The survey by the Japanese ROV showed that the sunken ship has extensive structural damage due to the pressure while sinking, and the front portion is the most heavily damaged part of the ship. Oil leaks were observed from all eight compartments, and some through the ballast tank as well as from the ship’s access hatches, cargo tank pressure valves, and cargo pipework on the ship’s deck, including valves. The No. 4 port pressure valve was reported to have the highest flow rate. Governor Dolor said that among the plans suggested for containing the leaks include bagging, patching the leaks, and hot tapping and pumping.

International help is continuing to arrive in the Philippines to assist with disaster recovery. The United States Ambassador said that they would be providing additional financial support as well as protective equipment, hygiene kits, and oil spill cleaning supplies. The U.S. Coast Guard and National Oceanographic and Atmospheric Administration (NOAA) are already in Oriental Mindoro to help with cleanup and providing satellite imagery and modeling applications to help the Philippine Coast Guard and the University of the Philippines-Marine Sciences Institute estimate the trajectory of the spill.

Assistance will be arriving from South Korea next week. A response team from the Korean Coast Guard along with technical experts are due to arrive on March 28. South Korea has also pledged to ship 20 tons of absorbent pads, 2,000 sets of protective equipment, and a 1,000-meter spill boom by the first week of April.

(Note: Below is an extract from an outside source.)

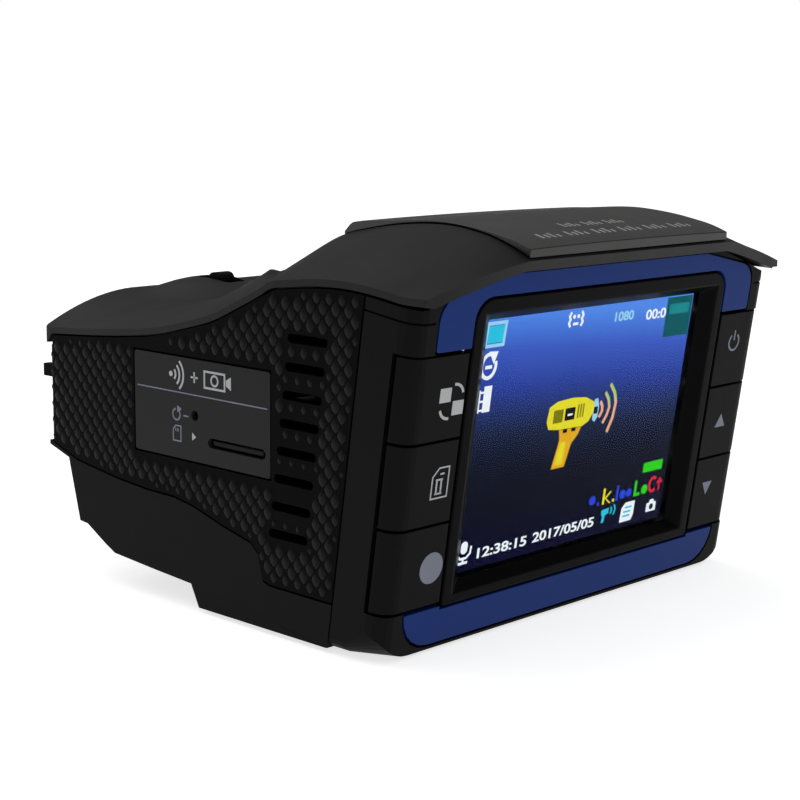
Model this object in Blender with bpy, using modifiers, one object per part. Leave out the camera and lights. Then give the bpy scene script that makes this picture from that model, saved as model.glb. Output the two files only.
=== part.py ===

The Philippine Coast Guard announced that it has applied to the International Oil Pollution Compensation Funds, run under the auspices of the IMO, for assistance with the clean-up effort and also to P&I London, the insurer of RDC Reield Marine Services, which is already onsite setting up for the claims caravan. The PCG is asking for assistance to help speed up the acquisition of remotely operated vehicles (ROVs).